I would disagree with this.
Every single person I’ve tried to explain the noise to has had no idea what I was talking about until I REALLY dug deep in explaining what they were looking for. Even the half a dozen Hyundai techs (including an engineer that was sent over from Korea to diagnose another issue with my car) were unable to hear it until I spent about 10 minutes explaining it to them, going on drives (particularly slowly, and beside concrete walls) and pin pointing the precise sound before the aha moment of “ohhhh that noise!” is finally achieved. Everyone’s initial response is “oh yea, that’s the VESS” and I have to tell them to listen “beyond” the VESS. We as owners are more sensitive to the sound because we live with it daily.
I’m definitely not calling you a liar, but I’ve been within close proximity to, I would guess, 20-30 Konas from all model years (most recently an EV show before covid shut us down) - every single one has the hissing noise. I’ve been at the dealer with my vehicle when they unloaded a shipment of brand new Kona’s - I went outside to watch the unloading process and sure enough - every one made the noise while driven onto the lot.

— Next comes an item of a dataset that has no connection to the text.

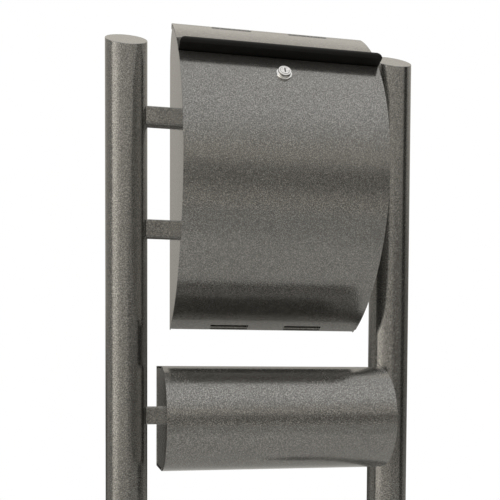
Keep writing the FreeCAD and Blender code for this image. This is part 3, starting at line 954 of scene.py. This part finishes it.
@dataclass
class Box:
    """Side panels, bent back panel and the small fixed parts of the letterbox."""

    finishes: Finishes
    curve: Curve
    sheet: float = 0.0015
    bend: float = 0.045
    edge: float = 0.0003
    front_steps: int = 96
    bend_steps: int = 20

    def build(self) -> None:
        """Build the panels and dress what stays."""
        for side in ("left", "right"):
            self.side_panel(side)
        self.back_panel()
        dress(["front_rail", "lid_hinge_brackets", "door_hinge_brackets"], self.finishes.paint)
        dress(["lid_hinge_pin", "door_hinge_pin", "box_rivet_nuts"], self.finishes.zinc)

    def rear_bend(self) -> tuple[Vector, float, Vector, Vector]:
        """Work out the rear bend from the side panel.

        Returns:
            The bend's centre, its sweep in degrees, the panel's lower corner and its upper corner.
        """
        low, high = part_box("left_side_panel")
        radius = self.curve.centre.y - low.y
        corner = Vector((0.0, high.y, low.z))
        top = Vector((0.0, self.curve.centre.y - math.sqrt(radius ** 2 - (high.z - self.curve.centre.z) ** 2),
                      high.z))
        sweep = math.degrees(math.acos(1 - (high.y - top.y) / self.bend))
        centre = Vector((0.0, high.y - self.bend, high.z - self.bend * math.sin(math.radians(sweep))))
        return centre, sweep, corner, top

    def side_panel(self, side: str) -> None:
        """Build one flat side panel.

        Args:
            side: "left" or "right".
        """
        centre, sweep, corner, top = self.rear_bend()
        low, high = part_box(f"{side}_side_panel")
        mould = Mould(f"{side}_side_sheet")
        first = mould.vertex(Vector((low.x, corner.y, corner.z)))
        tip = mould.pull(first, Vector((low.x, corner.y, centre.z)))
        tip = mould.turn(tip, Vector((low.x, centre.y, centre.z)), sweep, self.bend_steps)
        start = self.curve.angle_of(top)
        end = self.curve.angle_of(corner)
        last = mould.turn(tip, Vector((low.x, self.curve.centre.y, self.curve.centre.z)), start - end,
                          self.front_steps)
        mould.slide([mould.meet(first, last)], ACROSS * (high.x - low.x))
        mould.outward()
        mould.soften(self.edge)
        mould.piece(self.finishes.paint, Body.STAND, [f"{side}_side_panel"])

    def back_panel(self) -> None:
        """Build the back sheet with its forward bend."""
        centre = self.rear_bend()[0]
        low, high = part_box("back_panel")
        mould = Mould("back_sheet")
        tip = mould.pull(mould.vertex(Vector((low.x, high.y, low.z))), Vector((low.x, high.y, centre.z)))
        top_sweep = math.degrees(math.asin(min(1.0, (high.z - centre.z) / self.bend)))
        mould.turn(tip, Vector((low.x, centre.y, centre.z)), top_sweep, self.bend_steps)
        mould.slide(list(mould.bm.edges), ACROSS * (high.x - low.x))
        mould.face_away(Vector((0.0, centre.y - self.bend, centre.z - 4 * self.bend)))
        mould.thicken(self.sheet)
        mould.soften(self.edge)
        mould.piece(self.finishes.paint, Body.STAND, ["back_panel"])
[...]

Also, this isn’t a localised issue - it’s been reported from Australia to Canada and in between. The engineer from Hyundai Korea explained the frequency pitch to me, and having to dig way back into my own engineering degree days - pitch/frequency modulation makes absolutely perfect sense.
So I suppose congratulations are in order as you, my friend, are the sole owner of a silent Kona EV.